The above described systems and methods can be implemented to efficiently perform k-means clustering of 1-dimensional inputs in hardware with parallelization of computations, avoidance of memory bank conflicts, and increased use of coalesced writes, to thereby achieve processing efficiency sufficient to support such clustering in large scale inference and training of machine learning models.

In some embodiments, the methods and processes described herein may be tied to a computing system of one or more computing devices. In particular, such methods and processes may be implemented as a computer-application program or service, an application-programming interface (API), a library, and/or other computer-program product.

FIG. 12 schematically shows a non-limiting embodiment of a computing system 300 that can enact one or more of the methods and processes described above. Computing system 300 is shown in simplified form. Computing system 300 may embody the computing system 10 described above and illustrated in FIGS. 1 and 7. Components of computing system 300 may be included in one or more personal computers, server computers, tablet computers, home-entertainment computers, network computing devices, video game devices, mobile computing devices, mobile communication devices (e.g., smartphone), and/or other computing devices, and wearable computing devices such as smart wristwatches and head mounted augmented reality devices.

Computing system 300 includes processing circuitry 302, volatile memory 304, and a non-volatile storage device 306. Computing system 300 may optionally include a display subsystem 308, input subsystem 310, communication subsystem 312, and/or other components not shown in FIG. 12.

Processing circuitry 302 typically includes one or more logic processors, which are physical devices configured to execute instructions. For example, the logic processors may be configured to execute instructions that are part of one or more applications, programs, routines, libraries, objects, components, data structures, or other logical constructs. Such instructions may be implemented to perform a task, implement a data type, transform the state of one or more components, achieve a technical effect, or otherwise arrive at a desired result.

The logic processor may include one or more physical processors configured to execute software instructions. Additionally or alternatively, the logic processor may include one or more hardware logic circuits or firmware devices configured to execute hardware-implemented logic or firmware instructions.

Processors of the processing circuitry 302 may be single-core or multi-core, and the instructions executed thereon may be configured for sequential, parallel, and/or distributed processing. Individual components of the processing circuitry 302 optionally may be distributed among two or more separate devices, which may be remotely located and/or configured for coordinated processing. For example, aspects of the computing system 300 disclosed herein may be virtualized and executed by remotely accessible, networked computing devices configured in a cloud-computing configuration.

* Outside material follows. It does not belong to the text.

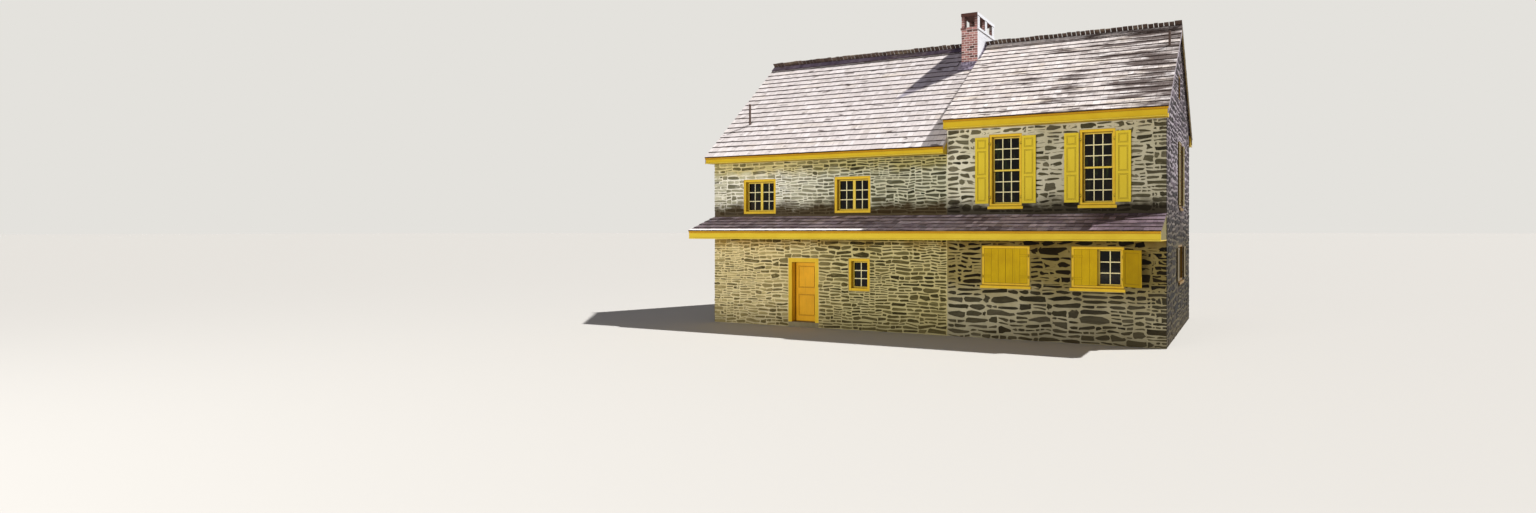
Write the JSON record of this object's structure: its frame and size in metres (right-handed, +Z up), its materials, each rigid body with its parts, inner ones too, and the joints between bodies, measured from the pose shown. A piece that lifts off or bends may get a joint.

In such a case, these virtualized aspects are run on different physical logic processors of various different machines, it will be understood. These different physical logic processors of the different machines will be understood to be collectively encompassed by processing circuitry 302.

Non-volatile storage device 306 includes one or more physical devices configured to hold instructions executable by the processing circuitry to implement the methods and processes described herein. When such methods and processes are implemented, the state of non-volatile storage device 306 may be transformed—e.g., to hold different data.

Non-volatile storage device 306 may include physical devices that are removable and/or built in. Non-volatile storage device 306 may include optical memory, semiconductor memory, and/or magnetic memory, or other mass storage device technology. Non-volatile storage device 306 may include nonvolatile, dynamic, static, read/write, read-only, sequential-access, location-addressable, file-addressable, and/or content-addressable devices. It will be appreciated that non-volatile storage device 306 is configured to hold instructions even when power is cut to the non-volatile storage device 306.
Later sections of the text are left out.